Matthias Grosse Perdekamp

Director of the Program in Arms Control & Domestic and International Security (ACDIS)
Professor of Physics
Education: Ph.D., University of California, Los Angeles


Professor Grosse Perdekamp received his diplom in physics from Freiburg University in 1990, and his Ph.D. in physics from the University of California, Los Angeles, in 1995. He was an associate research scientist at Yale University from 1995 to 1998, and a research scientist at Johannes Gutenberg University in Mainz, Germany, from 1998 to 1999. Most recently, he was a RIKEN Fellow at Brookhaven National Laboratory’s Relativistic Heavy Ion Collider (RHIC) facility. He joined the Department of Physics at the University of Illinois as an assistant professor in 2002 remaining a Fellow at RIKEN through 2007. Professor Grosse Perdekamp is a high-energy nuclear physics experimentalist who is a member of the PHENIX experiment at RHIC. The PHENIX collaboration, which includes 498 physicists and engineers from 70 institutions in 14 countries, engages in a broad program of studying QCD phenomena at RHIC, including the physics of heavy ion collisions, the spin-dependent structure of the proton in polarized proton-proton collisions, and the study of nucleon structure in a nuclear environment in proton- or deuteron-ion collisions.

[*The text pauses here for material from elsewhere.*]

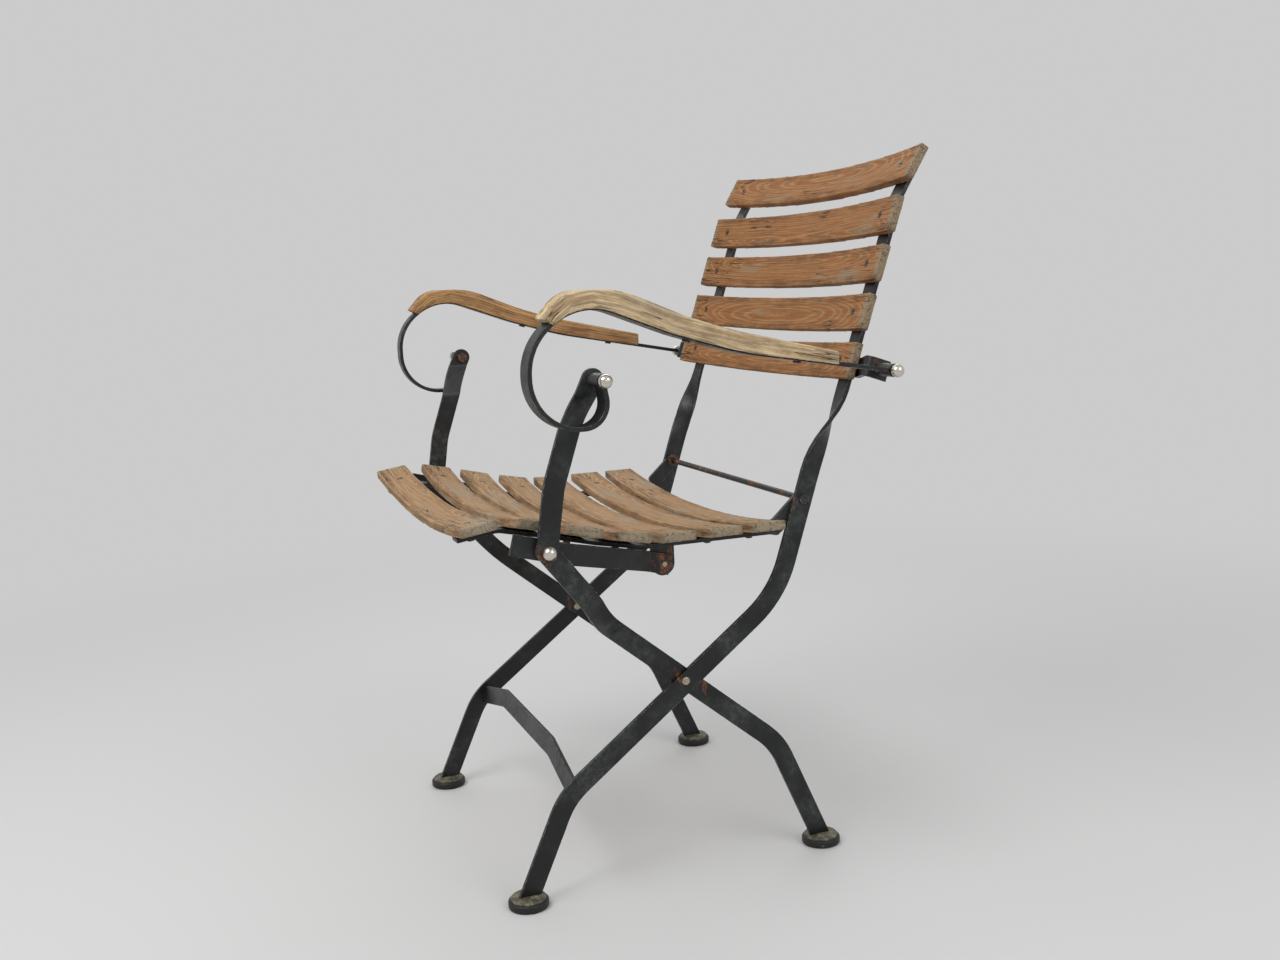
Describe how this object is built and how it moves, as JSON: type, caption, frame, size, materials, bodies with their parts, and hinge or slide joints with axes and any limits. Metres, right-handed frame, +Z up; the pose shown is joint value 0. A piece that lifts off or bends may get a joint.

He has taken a leadership role in PHENIX’s spin-physics program, which will employ the polarization of the proton beams at the RHIC collider to perform spin-dependent measurements at the highest energy scales yet explored. Important components of his research interest are the study of transverse spin pheonomena and the preparation of spin physics program with W-boson at RHIC.

Selected Publications:

R. Seidl, et al. (Belle Collaboration). Measurement of azimuthal asymmetries in inclusive production of hadron pairs in e+e- annihilation at √s = 10.58 GeV. Phys. Rev. D 78, 032011 (2008).

A. Adare, et al. (PHENIX Collaboration). Inclusive cross-section and double helicity asymmetry for π0 production in p+p collisions at √s = 200-GeV: Implications for the polarized gluon distribution in the proton. Phys. Rev. D 76, 051106 (2007).